Grundsätzlich haben wir aufgrund der vielen Schadensfälle, die wir bearbeiten, eine ganz andere Verhandlungsposition gegenüber einem Großkonzern oder einer Großbank. Wir können die Prozessrisiken besser einschätzen und aus der Masse der Verfahren prognostizieren, ob sich eine Klage in einem bestimmten Fall lohnt oder nicht. Viele Prozesse laufen bei uns ganz institutionalisiert ab. Unsere angestellten Anwälte prüfen den Fall. Dann läuft vieles automatisch: E-Mails werden an die Kunden versandt, der Sachverhalt abgefragt. Es ist genau festgelegt, wer was und wann machen muss. Bei den Opfern des VW-Abgasskandals besteht die Herausforderung auch darin, den Schaden zu identifizieren. Dafür haben wir eigene Gutachten in Auftrag gegeben. Mit IT-Unterstützung sind wir in der Lage, beispielsweise den individuellen Schaden zu berechnen.

Im Fall des VW-Abgasskandals arbeitet „my-right“ auch mit dem US-amerikanischen Staranwalt Michael D. Hausfeld zusammen, der in den USA schon viel Geld für geschädigte VW-Kunden in den USA erstritten hat. Wie sieht diese Kooperation aus?

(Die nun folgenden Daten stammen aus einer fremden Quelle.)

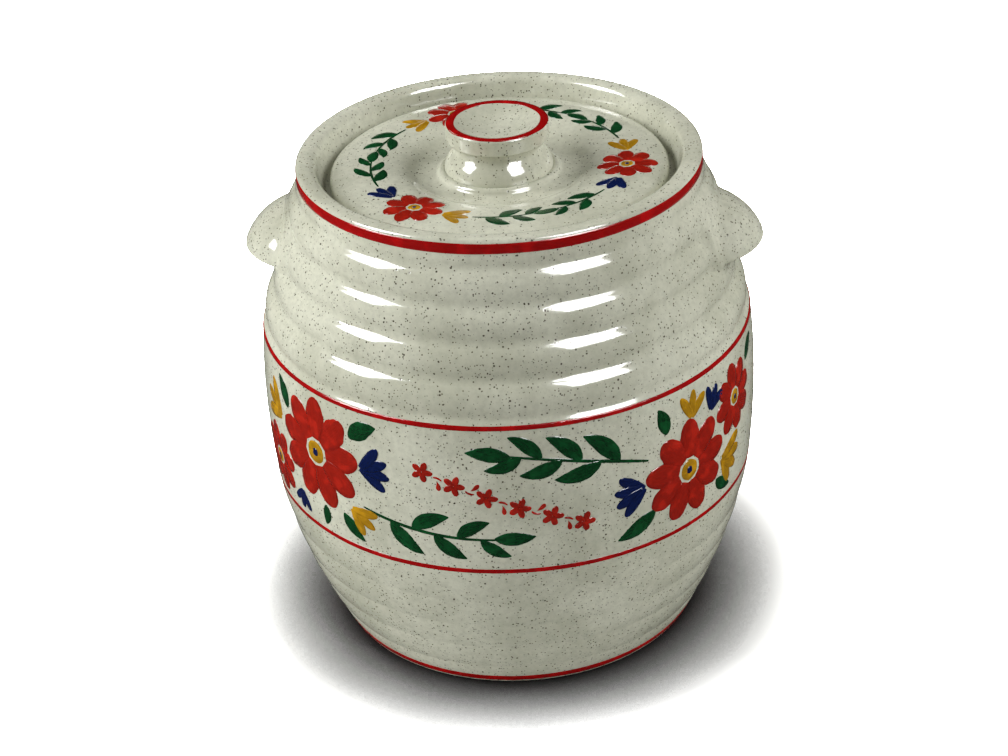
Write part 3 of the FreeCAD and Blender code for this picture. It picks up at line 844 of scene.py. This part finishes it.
def paint_line(name, form, start, end, body, uneven=True):
    """Line banded on the wheel, between two places on the outline."""
    steps = settings_shape().turn_steps * 2
    lift = settings_shape().paint_lift
    shaky = settings_shape().line_wobble
    layers, seed_shift, start_waves, end_waves = 2, 0.37, 3.1, 2.3
    stroke_length, stroke_width = 80, 4
    low, high = form.way_to(*start), form.way_to(*end)
    seed = sum(ord(letter) for letter in name)
    elsewhere = Vector((5.0, 0.0, 0.0))
    columns = len(BAND_SECTION)
    verts, faces, maps = [], [], []
    for k in range(steps):
        turn = math.tau * k / steps
        ring = Vector((math.cos(turn), math.sin(turn), seed * seed_shift))
        first = low + shaky * noise.noise(ring * start_waves)
        last = high + shaky * noise.noise(ring * end_waves + elsewhere)
        for j, share in enumerate(BAND_SECTION):
            raised = -lift if j in (0, columns - 1) else lift * layers
            verts.append(on_turned(form, turn, first + (last - first) * share, raised, uneven))
            maps.append((turn * stroke_length, share * stroke_width + seed % 7))
    for k in range(steps):
        for j in range(columns - 1):
            here, beside = k * columns + j, ((k + 1) % steps) * columns + j
            faces.append((here, beside, beside + 1, here + 1))
    piece = make_object(name, verts, faces, maps)
    tone = bpy.context.scene.jar_colours.line_red
    piece.data.materials.append(paint_material("banded_red", tone, 0.7, 0.6))
    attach(piece, body)


class JAR_OT_pot(bpy.types.Operator):
    """Throw the ribbed pot with its gallery and glaze it"""
    bl_idname = "jar.pot"
    bl_label = "Pot"

    def execute(self, context):
        pot = turned_mesh("pot", forms()["pot"], uneven=True)
        pot.data.materials.append(glaze_material("pot_glaze", specks_shown=0.42, thin_share=0.75))
        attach(pot, "jar")
        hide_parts("jar_body")
        return {"FINISHED"}


class JAR_OT_lugs(bpy.types.Operator):
    """Press the two shell-shaped lugs onto the ribbed shoulder"""
    bl_idname = "jar.lugs"
    bl_label = "Lugs"

    def execute(self, context):
        glaze = glaze_material("lug_glaze", specks_shown=0.62, thin_share=0.9)
        for node, facing in (("lug_right", 90.0), ("lug_left", -90.0)):
            lug = pressed_lug(f"{node}_shell", math.radians(facing))
            lug.data.materials.append(glaze)
            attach(lug, "jar")
            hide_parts(node)
        return {"FINISHED"}


class JAR_OT_lid(bpy.types.Operator):
    """Turn the sunken lid with its moat and bead"""
    bl_idname = "jar.lid"
    bl_label = "Lid"

    def execute(self, context):
        lid = turned_mesh("lid_disc", forms()["lid"], uneven=False)
        lid.data.materials.append(glaze_material("lid_glaze", specks_shown=0.30, thin_share=0.8))
        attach(lid, "lid")
        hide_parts("lid")
        return {"FINISHED"}


class JAR_OT_knob(bpy.types.Operator):
    """Turn the dished knob with its red ring"""
    bl_idname = "jar.knob"
    bl_label = "Knob"

    def execute(self, context):
        form = forms()["knob"]
        knob = turned_mesh("knob", form, uneven=False)
        knob.data.materials.append(glaze_material("knob_glaze", specks_shown=0.45, thin_share=0.8))
        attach(knob, "lid")
        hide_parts("lid_knob")
        outer, inner = (20.35, 220.65), (17.5, 220.85)
        paint_line("knob_line", form, outer, inner, "lid", uneven=False)
        return {"FINISHED"}


class JAR_OT_lines(bpy.types.Operator):
    """Band the red lines on rim, belly and foot"""
    bl_idname = "jar.lines"
    bl_label = "Red lines"

    def execute(self, context):
        form = forms()["pot"]
        for name, start, end in (
            ("rim_line", (NECK_RADIUS, 202.9), (81.9, 207.0)),
            ("upper_line", (101.95, 137.9), (101.5, 139.7)),
            ("lower_line", (102.05, 71.9), (102.3, 73.5)),
            ("foot_line", (79.4, 1.5), (80.6, 4.1)),
        ):
            paint_line(name, form, start, end, "jar")
        return {"FINISHED"}


class JAR_OT_belly_flowers(bpy.types.Operator):
    """Paint the flower sprays round the belly, front and back"""
    bl_idname = "jar.belly_flowers"
    bl_label = "Belly flowers"

    middle = 106.0

    def execute(self, context):
        for side, turn in (("front", 0.0), ("back", 180.0)):
            work = Brushwork(on_belly(turn, self.middle), seed=7)
            self.left_spray(work)
            self.right_spray(work)
            work.paint(f"belly_{side}", "jar")
        return {"FINISHED"}

    # A leaf's numbers are across, up, heading, length, width and bend, a bell's are across, up,
    # heading, size, petals and fan, and a round flower's are across, up, size and petals.

    def left_spray(self, work):
        work.move(-80.0, 0.0)
        work.spray(
            25.0, -11.0, heading=-6, length=60.0, bend=16,
            leaves=5, leaf_length=21.0, leaf_width=8.0, spread=34)
        work.leaf(14.0, -18.0, -48, 15.0, 6.4, 30)
        work.leaf(3.0, -19.0, -100, 11.0, 5.0, -30)
        work.leaf(20.0, 19.0, 30, 16.0, 8.0, -34)
        work.leaf(-20.0, 16.0, 124, 15.0, 7.0, 30)
        work.leaf(-51.0, -14.0, 196, 20.0, 7.0, 30)
        work.bell("yellow", -27.0, 9.0, 156, 17.0, 3, 74)
        work.bell("yellow", 19.0, -14.0, -34, 13.0, 3, 70)
        work.bell("blue", 25.0, 7.0, 8, 14.0, 4, 86)
        work.bell("blue", -14.0, -20.0, 260, 10.0, 3, 74)
        work.marguerite(0.0, 5.0, 24.0, 9)
        work.marguerite(-35.0, -14.0, 15.5, 8)

    def right_spray(self, work):
        work.move(86.0, 0.0)
        work.spray(
            -21.0, 7.0, heading=167, length=62.0, bend=12,
            leaves=6, leaf_length=23.0, leaf_width=8.0, spread=28)
        work.leaf(-12.0, 15.0, 106, 13.0, 6.4, 30)
        work.leaf(-18.0, -17.0, 208, 20.0, 7.6, -30)
        work.leaf(18.0, -20.0, -34, 15.0, 6.0, 30)
        work.leaf(48.0, 20.0, 34, 14.0, 6.0, -30)
        work.bell("yellow", 2.0, 17.0, 80, 12.0, 3, 76)
        work.bell("yellow", 22.0, -12.0, -22, 16.0, 4, 88)
        work.bell("blue", -23.0, -5.0, 188, 14.0, 4, 84)
        work.bell("blue", 14.0, 15.0, 62, 11.0, 3, 70)
        work.marguerite(0.0, -6.0, 22.0, 9)
        work.marguerite(34.0, 11.0, 15.5, 8)


class JAR_OT_front_sprig(bpy.types.Operator):
    """Paint the small garland that falls between the front sprays"""
    bl_idname = "jar.front_sprig"
    bl_label = "Front sprig"

    def execute(self, context):
        count, pitch, petals, reach = 6, 13.6, 5, 4.7
        stem_start, stem_length, leaf_start = 4.9, 4.0, pitch / 2
        work = Brushwork(on_belly(0.0, 100.0), seed=11)
        work.move(-27.0, 18.0, -21)
        for number in range(count):
            along = number * pitch
            for petal in range(petals):
                lean = 18 + 360 * petal / petals
                work.stroke("red", "petal", along, 0.0, lean, reach, 2.6, 10)
            if number < count - 1:
                side = 1 if number % 2 else -1
                stem, leaf = along + stem_start, along + leaf_start
                work.stroke("red", "stem", stem, 0.0, 0, stem_length, 1.0, side * 60)
                work.stroke("red", "comma", leaf, side * 0.8, side * 62, 4.6, 1.9, side * 30)
        work.paint("front_sprig", "jar")
        return {"FINISHED"}


class JAR_OT_lid_flowers(bpy.types.Operator):
    """Paint the wreath of three flowers round the lid"""
    bl_idname = "jar.lid_flowers"
    bl_label = "Lid flowers"

    def execute(self, context):
        work = Brushwork(on_lid, seed=23)
        ring, first, parts = 52.0, 235, 3
        for part in range(parts):
            bearing = (first + 360 * part // parts) % 360
            outwards = math.radians(bearing)
            work.move(ring * math.cos(outwards), ring * math.sin(outwards), bearing - 90)
            self.third(work)
        work.paint("lid_spray", "lid")
        return {"FINISHED"}

    def third(self, work):
        """One flower with a bell and a spray on each side, bent along the ring."""
        leaves = {"leaves": 4, "leaf_length": 13.0, "leaf_width": 5.4, "spread": 32}
        work.spray(24.0, -6.0, heading=-42, length=26.0, bend=-29, **leaves)
        work.spray(-24.0, -6.0, heading=222, length=26.0, bend=29, **leaves)
        work.bell("blue", 13.0, -2.0, -14, 11.0, 3, 66)
        work.bell("yellow", -13.0, -2.0, 194, 11.0, 3, 66)
        work.marguerite(0.0, 0.0, 12.0, 8)


class JAR_OT_stage(bpy.types.Operator):
    """Set up the white floor, two mirrored windows, two soft lamps, the sky and the camera"""
    bl_idname = "jar.stage"
    bl_label = "Stage"

    def execute(self, context):
        self.floor()
        self.lamps(context.scene.jar_stage)
        self.sky(context.scene)
        self.camera(context.scene)
        context.scene.view_settings.view_transform = "Standard"
        return {"FINISHED"}

    def floor(self):
        """White paper that bends up behind the jar, with a painted shadow from ambient occlusion that
        darkens it only close round its foot.
        """
        reach, back, rise, bend = 4.0, 3.0, 3.0, 0.8
        shadow_reach, shadow_depth, lit_grey, mirrored_grey = 0.075, 6.0, 0.75, 0.03
        line = [(-reach, 0.0), (back - bend, 0.0)]
        for angle in map(math.radians, range(10, 91, 10)):
            line.append((back - bend + bend * math.sin(angle), bend - bend * math.cos(angle)))
        line.append((back, rise))
        verts = [(x, y, z) for x in (-reach, reach) for y, z in line]
        count = len(line)
        faces = [(k, count + k, count + k + 1, k + 1) for k in range(count - 1)]
        floor = make_object("floor", verts, faces)
        nodes = Nodes("white_paper")
        rays = nodes.add("LightPath")
        # Painted shadow: ambient occlusion darkens the paper's colour near the jar, as the camera
        # sees it
        nearby = nodes.add("AmbientOcclusion", {"Distance": shadow_reach}, samples=16)
        shade = nodes.sums("POWER", nearby.outputs["AO"], shadow_depth)
        shaded = nodes.mix(shade, grey(0.0), grey(bpy.context.scene.jar_stage.floor_shade))
        lighting = nodes.mix(rays.outputs["Is Glossy Ray"], grey(lit_grey), grey(mirrored_grey))
        seen = nodes.mix(rays.outputs["Is Camera Ray"], lighting, shaded)
        paper = nodes.add("BsdfDiffuse", {"Color": seen})
        nodes.tree.links.new(paper.outputs[0], nodes.tree.nodes["Material Output"].inputs["Surface"])
        nodes.tree.nodes.remove(nodes.shader)
        floor.data.materials.append(nodes.material)

    def lamps(self, stage):
        """Lamps by direction, distance, power, width, height and whether the glaze mirrors them."""
        around = Matrix.Rotation(stage.turn, 4, "Z")
        target = Vector((0.0, 0.0, stage.height))
        for name, direction, distance, power, width, height, mirrored in (
            ("window_left", (-0.88, -0.14, 0.76), 3.0, stage.window_power, 1.10, 1.60, True),
            ("window_right", (0.60, -0.62, 0.79), 3.0, stage.window_power, 1.34, 1.35, True),
            ("lamp_left", (-0.85, -0.06, 0.52), 1.5, stage.left_power, 1.0, 1.0, False),
            ("lamp_right", (0.84, -0.04, 0.55), 1.5, stage.right_power, 1.0, 1.0, False),
        ):
            direction = Vector(direction).normalized()
            lamp = bpy.data.lights.new(name, "AREA")
            lamp.shape = "RECTANGLE"
            lamp.size = width
            lamp.size_y = height
            lamp.energy = power
            obj = bpy.data.objects.new(name, lamp)
            obj.location = target + around @ direction * distance
            obj.rotation_euler = (target - obj.location).to_track_quat("-Z", "Y").to_euler()
            obj.visible_glossy = mirrored
            obj.visible_diffuse = not mirrored
            bpy.context.scene.collection.objects.link(obj)

    def sky(self, scene):
        """Soft light from all round, weak in the glaze's mirror and white to the camera."""
        world = bpy.data.worlds.new("soft_room")
        world.use_nodes = True
        tree = world.node_tree
        background = tree.nodes["Background"]
        rays = tree.nodes.new("ShaderNodeLightPath")
        mirrored = scene.jar_stage.mirrored_sky
        strength = None
        for word, level in (("Is Glossy Ray", mirrored), ("Is Camera Ray", 1.0)):
            seen = tree.nodes.new("ShaderNodeMix")
            seen.inputs["A"].default_value = scene.jar_stage.sky
            seen.inputs["B"].default_value = level
            if strength:
                tree.links.new(strength, seen.inputs["A"])
            tree.links.new(rays.outputs[word], seen.inputs["Factor"])
            strength = seen.outputs["Result"]
        tree.links.new(strength, background.inputs["Strength"])
        background.inputs["Color"].default_value = grey(1.0)
        scene.world = world

    def camera(self, scene):
        stage = scene.jar_stage
        forward = Vector((0.0, math.cos(stage.rise), -math.sin(stage.rise)))
        right = Vector((1.0, 0.0, 0.0))
        up = right.cross(forward)
        side = right * math.cos(stage.tilt) + up * math.sin(stage.tilt)
        top = up * math.cos(stage.tilt) - right * math.sin(stage.tilt)
        place = Vector((-stage.aside, 0.0, stage.height)) - forward * stage.distance
        axes = Matrix((side, top, -forward)).transposed().to_4x4()
        lens = bpy.data.cameras.new("photo_camera")
        lens.sensor_width = 36.0
        lens.lens = stage.lens
        camera = bpy.data.objects.new("photo_camera", lens)
        around = Matrix.Rotation(stage.turn, 4, "Z")
        camera.matrix_world = around @ Matrix.Translation(place) @ axes
        scene.collection.objects.link(camera)
        scene.camera = camera


class JAR_PT_panel(bpy.types.Panel):
    """Lists the jar's pieces in the order in which they are made"""
    bl_idname = "JAR_PT_panel"
    bl_label = "Biscuit jar"
    bl_space_type = "VIEW_3D"
    bl_region_type = "UI"
    bl_category = "Jar"

    def draw(self, context):
        for operator in OPERATORS:
            self.layout.operator(operator.bl_idname)
        for group in (context.scene.jar_shape, context.scene.jar_colours, context.scene.jar_stage):
            box = self.layout.box()
            for word in group.__annotations__:
                box.prop(group, word)


GROUPS = {"jar_shape": JarShape, "jar_colours": JarColours, "jar_stage": JarStage}
OPERATORS = (
    JAR_OT_pot,
    JAR_OT_lugs,
    JAR_OT_lid,
    JAR_OT_knob,
    JAR_OT_lines,
    JAR_OT_belly_flowers,
    JAR_OT_front_sprig,
    JAR_OT_lid_flowers,
    JAR_OT_stage,
)


def register():
    for name, group in GROUPS.items():
        bpy.utils.register_class(group)
        setattr(bpy.types.Scene, name, PointerProperty(type=group))
    for made in (*OPERATORS, JAR_PT_panel):
        bpy.utils.register_class(made)


def unregister():
    for made in reversed((*OPERATORS, JAR_PT_panel)):
        bpy.utils.unregister_class(made)
    for name, group in GROUPS.items():
        delattr(bpy.types.Scene, name)
        bpy.utils.unregister_class(group)


def main():
    register()
    for operator in OPERATORS:
        group, action = operator.bl_idname.split(".")
        getattr(getattr(bpy.ops, group), action)()


if __name__ == "__main__":
    main()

 Die renommierte US-­Kanzlei hat eine Niederlassung in Berlin, die von dem Rechtsanwalt und Kartellspezialisten Christopher Rother geleitet wird. Wir stellen die Finanzierung besonders großer Fälle wie bei VW über externe Prozessfinanzierer sicher. Es ist sicher keine neue Erkenntnis, dass der Erfolg im Recht von einer soliden Finanzierung abhängt. Damit geben wir unseren Anwälten die Möglichkeit, die Dinge fundiert aufzubereiten und vorzutragen.

Das hängt sicherlich auch damit zusammen, dass Ihre Kunden nur im Erfolgsfall zahlen. Wie funktioniert das?

Die Gesellschaft Financialright GmbH ist ein registrierter Rechtsdienstleister und Prozessfinanzierer. Unsere Kunden treten ihre Forderungen, die sie gegenüber einem Unternehmen wie VW haben, an uns ab. Im Gegenzug verpflichten wir uns, die abgetretenen Rechte durchzusetzen und Schadenersatz für unsere Kunden zu erlangen. Im Erfolgsfall erhalten wir von dem Schadenersatz 29 Prozent plus MwSt., 65 Prozent fließen an den Kunden. Da wir nach dem Motto „no win, no fee“ arbeiten, können Sie sich vorstellen, dass wir ein sehr reges Interesse daran haben, zu gewinnen.

Seit dem VW-Abgasskandal wird in Deutschland wieder verstärkt über ein Gesetz zur Musterfeststellungsklage diskutiert. Würde ein solches Gesetz ihr Geschäftsmodell gefährden?

Nein, ganz im Gegenteil! Wir unterstützen die diesbezüglichen Bemühungen der Verbraucherverbände und die Diskussionen innerhalb der Bundesregierung ausdrücklich. Die traurige Wahrheit ist es allerdings, dass es noch eine Zeit dauern wird, bis ein solches Gesetz in Kraft ist. So eine Musterfeststellungsklage ist auch an verschiedene Bedingungen geknüpft: Man braucht zum Beispiel den gleichen Sachverhalt; der Ausgang hängt entscheidend vom Musterkläger ab. Und bis eine Entscheidung fällt, dauert es sehr lang, das hat der Telekom‐Fall gezeigt. Bei „bankright“ haben die ersten Kunden, die sich an uns wegen der zu hohen Kredit-­Bearbeitungsgebühren gewandt haben, bereits nach wenigen Wochen ihr Geld von uns ausgezahlt bekommen. Das bekommen sie im Musterverfahren nicht hin.